RECORD SET:

# # #

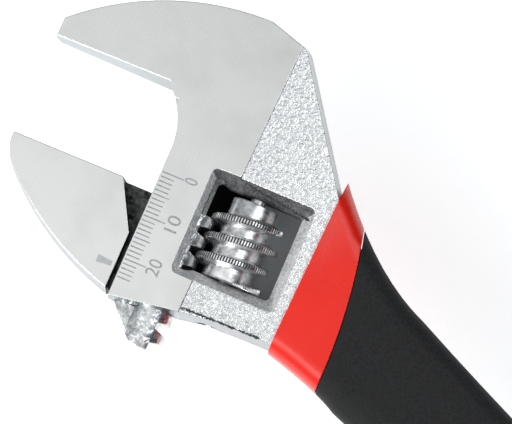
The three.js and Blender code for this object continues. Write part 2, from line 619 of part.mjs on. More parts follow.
/** Everything behind the curved joint of collar and cover; gap moves it towards the handle's end. */
function behindJoint(gap) {
  const lowest = COLLAR_FRONT - COLLAR_RAKE / 2 + COLLAR_LENGTH + gap;
  const spread = 0.6;
  const arcEnd = lowest - COLLAR_ARC * (1 - Math.cos(spread));
  const shape = new THREE.Shape();
  shape.moveTo(REACH, REACH);
  shape.lineTo(arcEnd, REACH);
  shape.absarc(lowest - COLLAR_ARC, 1 - HEAD_LOW_REAR, COLLAR_ARC, spread, -spread, true);
  shape.lineTo(arcEnd, -REACH);
  shape.lineTo(REACH, -REACH);
  return plate(shape, REACH, 40);
}

/** Outer form of the grip. */
function gripForm() {
  return moulding(gripOutline(), GRIP_HALF, GRIP_EDGE_WIDE, GRIP_EDGE_HIGH).intersect(behindCollarFront());
}

/** Outer form of the core where the cover lies over it; grow leaves clearance for it in the cover. */
function coreForm(grow) {
  const wall = COVER_WALL - grow;
  return moulding(gripOutline(), GRIP_HALF - wall, GRIP_EDGE_WIDE - 1, GRIP_EDGE_HIGH - 1.5, wall);
}

function makeGripCore() {
  const hole = onHandle(EYE_U, GRIP_AXIS);
  const collar = gripForm().subtract(behindJoint(0));
  const sleeve = coreForm(0).intersect(behindCollarFront());
  const steel = bodyBlank(CORE_GAP).subtract(rodAlongZ(EYE_RADIUS - CORE_GAP, hole, REACH));
  const rim = rodAlongZ(HANG_RIM_RADIUS - CORE_GAP, hole, GRIP_HALF - 0.5);
  return collar.add(sleeve).add(rim).subtract(steel).subtract(rodAlongZ(HANG_HOLE_RADIUS, hole, REACH));
}

function makeGripCover() {
  const hole = rodAlongZ(HANG_RIM_RADIUS, onHandle(EYE_U, GRIP_AXIS), REACH);
  return gripForm().intersect(behindJoint(CORE_GAP)).subtract(coreForm(CORE_GAP)).subtract(hole);
}

// ---------------------------------------------------------------- finishes and assembly

const CHROME = { color: 0xc9cbcb, roughness: 0.32, metalness: 1 };
const BRIGHT_CHROME = { color: 0xdedfe0, roughness: 0.15, metalness: 1 };
const STEEL = { color: 0x9a9c9f, roughness: 0.35, metalness: 1 };
const RED_PLASTIC = { color: 0xf3371c, roughness: 0.28, metalness: 0 };
const BLACK_RUBBER = { color: 0x2a2a2a, roughness: 0.85, metalness: 0 };

/** One named piece. */
function piece(name, body, finish) {
  const mesh = new THREE.Mesh(surfaceOf(body), new THREE.MeshStandardMaterial(finish));
  mesh.name = name;
  return mesh;
}

const wrench = new THREE.Group();
wrench.name = 'adjustable_wrench';
wrench.add(
  piece('body', makeBody(), CHROME),
  piece('movable_jaw', makeMovableJaw(), CHROME),
  piece('worm', makeWorm(), BRIGHT_CHROME),
  piece('worm_pin', makeWormPin(), STEEL),
  piece('worm_spring', makeWormSpring(), STEEL),
  piece('grip_core', makeGripCore(), RED_PLASTIC),
  piece('grip_cover', makeGripCover(), BLACK_RUBBER),
);

// The origin is under the middle of the wrench as it lies flat.
const bounds = new THREE.Box3().setFromObject(wrench);
const middle = bounds.getCenter(new THREE.Vector3());
wrench.position.set(-middle.x, -middle.y, -bounds.min.z);

export default wrench;
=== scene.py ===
"""Looks of an adjustable wrench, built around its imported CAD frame.

Lengths in the classes are millimetres in the head's own frame: x runs from the scale edge towards the
handle, y from the movable jaw towards the fixed jaw's face, and z up from the middle of the thickness.
"""

import logging
import math
import random
from dataclasses import dataclass, replace
from enum import Enum
from typing import Callable

import bmesh
import bpy
from mathutils import Matrix, Vector


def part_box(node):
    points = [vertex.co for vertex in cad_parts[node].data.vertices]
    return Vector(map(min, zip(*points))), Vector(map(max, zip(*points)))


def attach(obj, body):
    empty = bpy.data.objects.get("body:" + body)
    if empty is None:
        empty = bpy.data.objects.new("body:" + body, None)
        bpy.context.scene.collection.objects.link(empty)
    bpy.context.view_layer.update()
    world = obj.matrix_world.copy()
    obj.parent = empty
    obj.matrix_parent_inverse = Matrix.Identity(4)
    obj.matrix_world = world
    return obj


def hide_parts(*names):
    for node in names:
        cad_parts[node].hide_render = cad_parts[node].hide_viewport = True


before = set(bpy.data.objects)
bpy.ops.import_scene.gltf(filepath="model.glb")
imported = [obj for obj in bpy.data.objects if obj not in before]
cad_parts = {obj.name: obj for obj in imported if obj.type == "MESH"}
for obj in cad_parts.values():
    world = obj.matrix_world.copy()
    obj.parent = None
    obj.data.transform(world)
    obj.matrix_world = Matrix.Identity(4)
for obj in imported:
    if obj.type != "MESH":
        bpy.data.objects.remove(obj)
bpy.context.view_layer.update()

MM = 0.001
WELD_MM = 0.002
FLAT_DEGREES = 0.6
# A face lies flat when its normal's z is beyond LEVEL, and looks down the head, away from the fixed
# jaw, when its normal's y is below FACES_DOWN.
LEVEL = 0.98
FACES_DOWN = -0.3
LOG = logging.getLogger("wrench")
Point = tuple[float, float]


class Body(Enum):
    """The CAD bodies that pieces ride on."""

    FRAME = "frame"
    WORM = "worm"
    JAW = "movable_jaw"


class Slot(Enum):
    """The record's material slots."""

    FORGING = "forging_chrome"
    WORM = "worm_chrome"
    PIN = "pin_steel"
    SPRING = "spring_steel"
    CORE = "core_plastic"
    COVER = "cover_rubber"


# ---------------------------------------------------------------- finishes


def linear(hex_colour: str) -> tuple[float, float, float, float]:
    """Turns an sRGB hex colour into linear light.

    Args:
        hex_colour: Six hex digits after a hash.

    Returns:
        Linear red, green, blue and alpha.
    """
    parts = [int(hex_colour[i : i + 2], 16) / 255 for i in (1, 3, 5)]
    light = [c / 12.92 if c <= 0.04045 else ((c + 0.055) / 1.055) ** 2.4 for c in parts]
    return (light[0], light[1], light[2], 1.0)


def add_node(
    tree: bpy.types.NodeTree,
    kind: str,
    settings: dict | None = None,
    values: dict | None = None,
    links: dict | None = None,
) -> bpy.types.Node:
    """Adds a node with its settings, socket values and links.

    Args:
        tree: The node tree.
        kind: The node's type name.
        settings: Properties of the node.
        values: Input socket to a fixed value.
        links: Input socket to the output socket that feeds it.

    Returns:
        The new node.
    """
    node = tree.nodes.new(kind)
    for name, value in (settings or {}).items():
        setattr(node, name, value)
    for name, value in (values or {}).items():
        node.inputs[name].default_value = value
    for name, socket in (links or {}).items():
        tree.links.new(socket, node.inputs[name])
    return node


@dataclass(frozen=True)
class Grain:
    """One layer of surface texture.

    size_mm is the spacing of its features and stretch draws them out along each axis. height_mm is how
    high they stand, and the swings say how far roughness and colour follow them.
    """

    size_mm: float
    height_mm: float = 0.0
    stretch: tuple[float, float, float] = (1.0, 1.0, 1.0)
    roughness_swing: float = 0.0
    tint: float = 0.0
    detail: float = 2.0


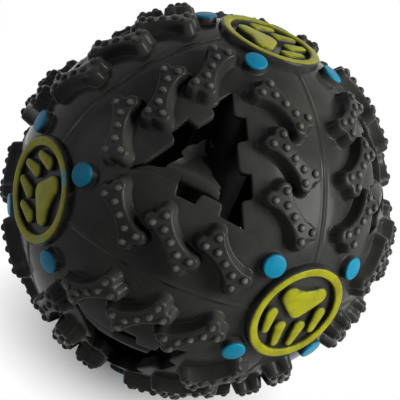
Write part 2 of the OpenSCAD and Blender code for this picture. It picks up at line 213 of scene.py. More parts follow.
def paint_material(name, top, edge, height, spread, by_axis, smears=()):
    """Soft paint on the tops of raised rubber: full colour above a height, thin at the edge, bare rubber below.

    The height is taken along the badge's axis, or from the ball's middle. A smear is a place, a reach and a strength.
    """
    made, tree, shader, place = start_material(name)
    bare, rough, grain = rubber_look(tree, place, RUBBER_DARK, RUBBER_LIGHT)
    if by_axis:
        split = add(tree, "ShaderNodeSeparateXYZ", {"Vector": place}).outputs
        x, y, z = (add(tree, "ShaderNodeMath", {0: side}, operation="ABSOLUTE").outputs[0] for side in split)
        far = add(tree, "ShaderNodeMath", {0: x, 1: y}, operation="MAXIMUM").outputs[0]
        far = add(tree, "ShaderNodeMath", {0: far, 1: z}, operation="MAXIMUM").outputs[0]
    else:
        far = add(tree, "ShaderNodeVectorMath", {0: place}, operation="LENGTH").outputs["Value"]
    # The paint's edge wanders by a tenth of a millimetre up and down the side
    wander = add(tree, "ShaderNodeTexNoise", {"Vector": place, "Scale": per_mm(1.6), "Detail": 3.0}).outputs["Fac"]
    wander = add(tree, "ShaderNodeMapRange", {0: wander, 1: 0.3, 2: 0.7, 3: -0.12 * MM, 4: 0.12 * MM}).outputs["Result"]
    level = add(tree, "ShaderNodeMath", {0: far, 1: wander}, operation="ADD").outputs[0]
    cover = add(tree, "ShaderNodeMapRange", {0: level, 1: (height - spread) * MM, 2: height * MM}).outputs["Result"]
    full = add(tree, "ShaderNodeMapRange", {0: level, 1: height * MM, 2: (height + spread) * MM}).outputs["Result"]
    patchy = add(tree, "ShaderNodeTexNoise", {"Vector": place, "Scale": per_mm(3.5), "Detail": 4.0}).outputs["Fac"]
    patchy = add(tree, "ShaderNodeMapRange", {0: patchy, 1: 0.35, 2: 0.7, 4: 0.45}).outputs["Result"]
    paint = add(tree, "ShaderNodeMix", {0: patchy, 6: srgb(top), 7: srgb(edge)}, data_type="RGBA").outputs[2]
    paint = add(tree, "ShaderNodeMix", {0: full, 6: srgb(edge), 7: paint}, data_type="RGBA").outputs[2]
    for at, reach, strength in smears:
        near = add(tree, "ShaderNodeVectorMath", {0: place, 1: Vector(at) * MM}, operation="DISTANCE").outputs["Value"]
        near = add(tree, "ShaderNodeMath", {0: near, 1: wander}, operation="ADD").outputs[0]
        touch = add(tree, "ShaderNodeMapRange", {
            0: near, 1: reach * MM, 2: 0.5 * reach * MM, 4: strength}).outputs["Result"]
        paint = add(tree, "ShaderNodeMix", {0: touch, 6: paint, 7: srgb(SMEAR)}, data_type="RGBA").outputs[2]
    colour = add(tree, "ShaderNodeMix", {0: cover, 6: bare, 7: paint}, data_type="RGBA").outputs[2]
    tree.links.new(colour, shader.inputs["Base Color"])
    brushed = add(tree, "ShaderNodeTexNoise", {"Vector": place, "Scale": per_mm(2.5), "Detail": 3.0}).outputs["Fac"]
    brushed = add(tree, "ShaderNodeMapRange", {0: brushed, 1: 0.3, 2: 0.7, 3: 0.34, 4: 0.46}).outputs["Result"]
    tree.links.new(brushed, shader.inputs["Roughness"])
    shader.inputs["Specular IOR Level"].default_value = PAINT_GLOSS
    bump = add(tree, "ShaderNodeBump", {"Height": grain, "Strength": 0.35, "Distance": GRAIN_DEPTH})
    tree.links.new(bump.outputs["Normal"], shader.inputs["Normal"])
    return made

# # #

EXERCISE OBJECTIVE:
Copy the records above exactly, beginning at the line that contains "Write part 2 of" and stopping after the line that contains "bare rubber below.".

RESPONSE TO THE EXERCISE:
Write part 2 of the OpenSCAD and Blender code for this picture. It picks up at line 213 of scene.py. More parts follow.
def paint_material(name, top, edge, height, spread, by_axis, smears=()):
    """Soft paint on the tops of raised rubber: full colour above a height, thin at the edge, bare rubber below.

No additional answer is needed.